Monday, October 24, 2011

Someone Like You

With a house full of company Saturday night Adele’s Someone Like You came on several times. Of course all of us women sang it at the top of our lungs while playing board games with our friends. A point was brought up. Almost every woman can in some way relate to these lyrics…

I hosted a Meetup for a group that I am a part of a couple of weeks ago completely based around Gary Chapman’s The Five Love Languages. Including myself, only three women showed up, so there we were a group of women one in the mid 20’s, one in the mid 30’s, and one in the mid 50’s with one thing in common. Or so we thought. We were all separated and learning how to cope with our failed marriages.

But by the end of the night we had realized that we had so much more in common. Not only were we learning how to cope with our failed marriages, but our stories were all so very similar. I was able to relate to a woman in her mid 50’s who was at a completely different stage in life in ways that I never thought possible. Why: Because we both felt exactly the same. We are both going through exactly the same thing. Learning how to move on with our lives, how to date again, what’s normal, how we should feel, all sorts of crazy struggles. We are learning how to be us again.

With every relationship, breakup, experience, friendship, loss, celebration that comes our way, we are all learning from it. We are beautifully ever changing beings that are all going through the same exact thing disguised as different situations.

What have I gathered from it? That I’m glad I’m so open with people. It allows me the opportunity to be there for people who may not think that it’s okay to talk to someone. They may be in the same exact spot I was a few months ago, holding everything in and hiding behind a social calendar that could wear out Martha Stewart.

When people see that I’m not perfect, and that I hurt to? It allows people to open up in ways that they otherwise wouldn’t have. And with that I realize that is the true reason that I am so easy to talk to. Because I am open and honest about where I am in life, and it makes others feel that they can be open and honest about where they are in life as well.

Sunday, October 23, 2011

The decisions that change your life

Let’s be honest. We make hundreds of decisions every day.

Do I want to get out of bed when the alarm goes off?

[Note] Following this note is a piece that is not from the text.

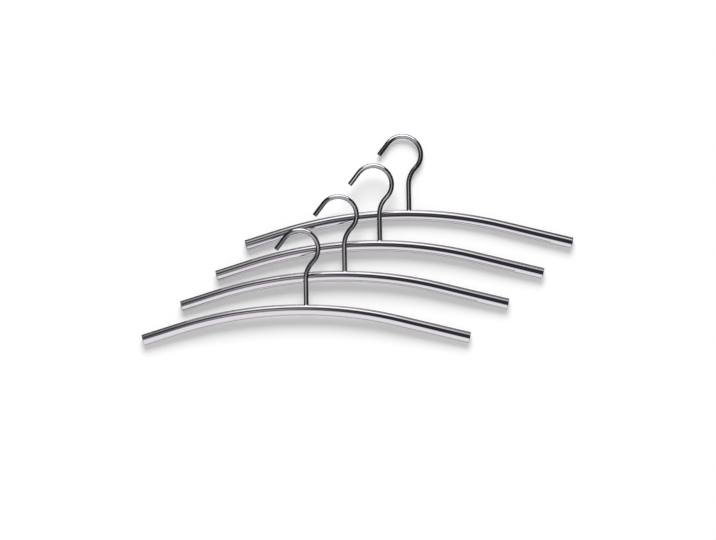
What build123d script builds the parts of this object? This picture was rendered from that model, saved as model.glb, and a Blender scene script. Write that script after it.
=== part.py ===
"""Four bow-shaped hangers of polished steel tube, lying staggered with each hook over the tube behind it.

Each hanger is a bent tube with a bent round-rod hook. The hook's screwed end goes through the tube's top
wall into a slug that sits inside the bore, and a flush plug closes each end of the tube.

Frame: millimetres, +Z up from the table that the hangers lie on, +Y towards the hooks, origin at the
bottom centre of the whole set. A hanger's own frame has its origin on the tube's axis under the hook,
+X along the tube and +Y along the hook's stem.
"""

import os
from math import asin, atan2, cos, degrees, hypot, radians, sin, sqrt

from build123d import *

os.makedirs("parts", exist_ok=True)

# Bow tube: bent once round a large radius, with a straight run left at each end
tube_diameter = 14.0
tube_wall = 1.0
bow_radius = 528.0
left_end_slope = 17.8
right_end_slope = 13.4
left_straight = 43.6
right_straight = 90.5
bow_lean = 0.4

# Hook: a rod that rises from the bow, swings out over a wide neck and loops back to a straight tip
rod_diameter = 6.0
stem_lean = 1.0
stem_height = 32.3
neck_radius = 30.2
neck_turn = 42.4
diagonal_run = 3.4
loop_radius = 23.6
loop_turn = 184.5
tip_run = 18.6
tip_chamfer = 0.5

# Screwed end of the hook, a shoulder slimmer than the rod, and the slug that takes it
thread_shoulder = 0.5
thread_clearance = 0.02
thread_end_gap = 2.5
seat_depth = 2.0
hole_clearance = 0.1
anchor_length = 20.0
anchor_chamfer = 0.6
anchor_clearance = 0.05

# End plugs
plug_rim = 1.2
plug_crown = 0.5
plug_rim_fillet = 0.4
spigot_length = 9.0
spigot_chamfer = 0.6
spigot_clearance = 0.05

# Stack on the table: how far each hanger lies left of and below the one behind it, seen from above
third_step_left = 37.3
third_step_down = 39.1
second_step_left = 44.7
second_step_down = 39.1
front_step_left = 48.9
front_step_down = 43.0
crossing_gap = 0.3

cut_overrun = 2.0

tube_radius = tube_diameter / 2
bore_radius = tube_radius - tube_wall
rod_radius = rod_diameter / 2
thread_radius = rod_radius - thread_shoulder
seat_height = bore_radius - seat_depth
thread_length = seat_height + bore_radius - thread_end_gap
steps = {
    "third": Vector(-third_step_left, -third_step_down),
    "second": Vector(-second_step_left, -second_step_down),
    "front": Vector(-front_step_left, -front_step_down),
}

# Centreline of the bow, in the hanger's own frame
bow_centre = Vector(-bow_radius * sin(radians(bow_lean)), -bow_radius * cos(radians(bow_lean)))
with BuildLine() as bow_path:
    bow_arc = CenterArc(bow_centre, bow_radius, 90 - right_end_slope, right_end_slope + left_end_slope)
    right_run = PolarLine(bow_arc @ 0, right_straight, -right_end_slope)
    left_run = PolarLine(bow_arc @ 1, left_straight, 180 + left_end_slope)
right_end = Plane(origin=right_run @ 1, z_dir=right_run % 1)
left_end = Plane(origin=left_run @ 1, z_dir=left_run % 1)

# The stem's axis, which the hole, the seat and the thread share
stem_axis = Plane(origin=(0, 0, 0), z_dir=(-sin(radians(stem_lean)), cos(radians(stem_lean)), 0))

with BuildPart() as bow_tube:
    with BuildSketch(left_end):
        Circle(tube_radius)
        Circle(bore_radius, mode=Mode.SUBTRACT)
    sweep(path=bow_path.wires()[0])
    with BuildSketch(stem_axis):
        Circle(rod_radius + hole_clearance)
    extrude(amount=tube_radius + cut_overrun, mode=Mode.SUBTRACT)

with BuildLine() as hook_path:
    stem = PolarLine(
        stem_axis.z_dir * seat_height, tube_radius + stem_height - seat_height, direction=stem_axis.z_dir
    )
    neck = JernArc(stem @ 1, stem % 1, neck_radius, -neck_turn)
    diagonal = PolarLine(neck @ 1, diagonal_run, direction=neck % 1)
    loop = JernArc(diagonal @ 1, diagonal % 1, loop_radius, loop_turn)
    tip = PolarLine(loop @ 1, tip_run, direction=loop % 1)

with BuildPart() as hook:
    with BuildSketch(stem_axis.offset(seat_height)):
        Circle(rod_radius)
    sweep(path=hook_path.wires()[0])
    tip_face = hook.faces().sort_by_distance(tip @ 1)[0]
    chamfer(tip_face.edges(), tip_chamfer)
    with BuildSketch(stem_axis.offset(seat_height)):
        Circle(thread_radius)
    extrude(amount=-thread_length)

# The slug lies along the tube's own direction under the hook, slim enough for the bend
bend_room = anchor_length**2 / (8 * bow_radius)
anchor_radius = bore_radius - bend_room - anchor_clearance
with BuildPart() as hook_anchor:
    with BuildSketch(Plane(origin=(0, 0, 0), z_dir=(cos(radians(bow_lean)), -sin(radians(bow_lean)), 0))):
        Circle(anchor_radius)
    extrude(amount=anchor_length / 2, both=True)
    chamfer(hook_anchor.edges().filter_by(GeomType.CIRCLE), anchor_chamfer)
    with BuildSketch(stem_axis):
        Circle(thread_radius + thread_clearance)
    extrude(amount=bore_radius + cut_overrun, both=True, mode=Mode.SUBTRACT)
    with BuildSketch(stem_axis.offset(seat_height)):
        Circle(rod_radius + hole_clearance)
    extrude(amount=seat_depth + cut_overrun, mode=Mode.SUBTRACT)

# One plug, in its own frame: the tube's end face at z = 0, outwards along +Z
spigot_radius = bore_radius - spigot_clearance
crown_radius = (tube_radius**2 + plug_crown**2) / (2 * plug_crown)
crown_angle = degrees(asin(tube_radius / crown_radius))
with BuildPart() as end_plug:
    with BuildSketch(Plane.XZ):
        with BuildLine():
            crown = CenterArc(
                (0, plug_rim + plug_crown - crown_radius), crown_radius, 90 - crown_angle, crown_angle
            )
            Polyline(
                crown @ 1,
                (0, -spigot_length),
                (spigot_radius - spigot_chamfer, -spigot_length),
                (spigot_radius, -spigot_length + spigot_chamfer),
                (spigot_radius, 0),
                (tube_radius, 0),
                crown @ 0,
            )
        make_face()
    revolve(axis=Axis.Z)
    rim_edge = end_plug.edges().filter_by(lambda edge: edge.is_closed).sort_by(Axis.Z)[-1]
    fillet(rim_edge, plug_rim_fillet)

hanger_pieces = {
    "bow_tube": bow_tube.part,
    "hook": hook.part,
    "hook_anchor": hook_anchor.part,
    "left_end_plug": end_plug.part.moved(left_end.location),
    "right_end_plug": end_plug.part.moved(right_end.location),
}

# A hanger tilts about its chord, the line through the middles of its two end faces
chord = right_end.origin - left_end.origin
chord_slope = chord.Y / chord.X
chord_angle = degrees(atan2(chord.Y, chord.X))
chord_axis = Axis((0, 0, 0), chord.normalized())


def reach(point, start=left_end.origin):
    """Distance of a point from the chord that starts at start, as seen from above."""
    return (point.Y - start.Y - (point.X - start.X) * chord_slope) * cos(radians(chord_angle))


def bow_point(x):
    """The point of the bow's centreline at x, in the hanger's own frame."""
    return Vector(x, bow_centre.Y + sqrt(bow_radius**2 - (x - bow_centre.X) ** 2))


def hanger_plane(corner, tilt):
    """The frame of a hanger whose left end face is centred on corner, tilted about its chord."""
    across = Vector(1, 0, 0).rotate(chord_axis, tilt)
    upright = Vector(0, 0, 1).rotate(chord_axis, tilt)
    at_corner = Plane(origin=corner, x_dir=across, z_dir=upright)
    return Plane(origin=at_corner.from_local_coords(-left_end.origin), x_dir=across, z_dir=upright)


# The rear hanger lies flat on its tube
corner = Vector(0, 0, tube_radius)
tilts = {"rear": 0.0}
planes = {"rear": hanger_plane(corner, tilts["rear"])}

# Each hanger in front lies on its two ends, with its stem over the bow of the one behind
behind = planes["rear"]
for place, step in steps.items():
    corner += step
    crossing = behind.from_local_coords(bow_point(step.X))
    away = reach(crossing, corner)
    rise = crossing.Z - tube_radius
    apart = tube_radius + rod_radius + crossing_gap
    tilts[place] = degrees(atan2(rise, away) + asin(apart / hypot(rise, away)))
    planes[place] = behind = hanger_plane(corner, tilts[place])

placed = {}
for place, plane in planes.items():
    for piece, solid in hanger_pieces.items():
        placed[f"{piece}_{place}"] = solid.moved(plane.location)

# The origin goes to the bottom centre of the set
box = Compound(list(placed.values())).bounding_box()
to_origin = Location((-box.center().X, -box.center().Y, -box.min.Z))
for node, solid in placed.items():
    solid = solid.moved(to_origin)
    solid.label = node
    export_step(solid, f"parts/{node}.step")
print("tilts in degrees:", {place: round(tilt, 2) for place, tilt in tilts.items()})
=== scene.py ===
"""Looks of four polished steel hangers that lie staggered on a white table.

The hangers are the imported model's own pieces. This script gives them their steel finishes and builds
the studio round them: a white table, one soft key light, light strips and a shell of lit and dark walls
that the polished steel mirrors, and the camera above the table. Lengths are metres, angles degrees.
"""

from math import cos, pi, radians, sin

import bpy
from mathutils import Matrix, Vector

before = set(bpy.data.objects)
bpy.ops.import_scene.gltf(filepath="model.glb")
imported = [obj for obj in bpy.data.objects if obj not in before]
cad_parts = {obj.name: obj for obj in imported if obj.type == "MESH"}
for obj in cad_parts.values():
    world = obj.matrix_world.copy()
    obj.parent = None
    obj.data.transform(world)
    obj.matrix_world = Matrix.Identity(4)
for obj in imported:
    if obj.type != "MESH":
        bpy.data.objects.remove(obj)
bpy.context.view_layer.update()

# Camera: far above the table, leaning a little towards the viewer, as a long lens sees it
photo_width_pixels = 716
metres_per_pixel = 0.0012755
camera_lean = 6.5
camera_distance = 8.0
camera_reach = 32.0
sensor_width = 36.0
aim_x = 0.0004
aim_y = -0.0384

# Table, key light and sky: the table's glow shows to the camera and in reflections only, and polished
# steel mirrors no more than table_share of the table
table_size = 12.0
table_white = (0.8, 0.8, 0.8, 1.0)
table_glow = 0.28
table_share = 0.06
key_height = 46.0
key_softness = 36.0
key_strength = 2.65
sky_strength = 0.40

# Light strips that face the middle of the table: width and depth, level, and place
beyond_size = (0.9, 0.5)
beyond_level = 3.6
beyond_place = (0.03, 0.72, 0.47)
overhead_size = (0.22, 0.72)
overhead_level = 1.5
overhead_place = (0.03, -0.05, 0.9)
side_size = (1.6, 0.7)
side_level = 0.9
side_offset = 2.0
side_beyond = 0.1
side_height = 0.7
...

Do I need to wash my hair today?

What do I want for breakfast?

What socks do I want to wear?

How should I do my hair today?

Do I need a jacket?

Do I give Gracie some wet food with her breakfast?

I’m just rambling off meaningless decisions that I face every day before I even walk out the door. At this point I have maybe been up an hour.

So we make hundreds of these tiny decisions every day. Decisions are a part of life. These are the easy decisions. My definition of an easy decision: minimal choices resulting in minimal consequences.

So what about the hard decisions? What tactics do you use to make those gut wrenching, life changing decisions that nobody ever actually wants to make? Do you stick with those decisions once they are made? Do you falter in your decision? Do you always go with your gut reaction? Do you create a list of positives and negatives and go with whichever list is more favorable? How often do you regret those decisions?

I have shared a lot with a few lately and I’m going to be completely honest… I think it’s hilarious how people take my decision making. I am very much a gut feeling decision maker. I’m not the brain-storming list maker. Yes… I do know that this is against my OCD tendencies but you know what? I only have a short amount of time on this earth and I’m not going to spend it agonizing over decisions (no matter how crazy they seem) or regretting ones that I have made.

I find a path and I start to head down it. If I get half way down and can’t work my way through it with a machete, then it’s time to create a new path for myself.

Don’t get me wrong, I’m not saying that my way is the only way. Hell, I’m not saying that my way is the right way. I am saying however that they are my decisions to be made. I very much love the people with whom I have gained their concerned. Don’t think that I’m not. I just wanted to rant a little bit about the musings of people completely non-understanding of the “erratic” or “fast” decisions I have made with my life.

I am happy, and I love my life. Can you honestly say the same?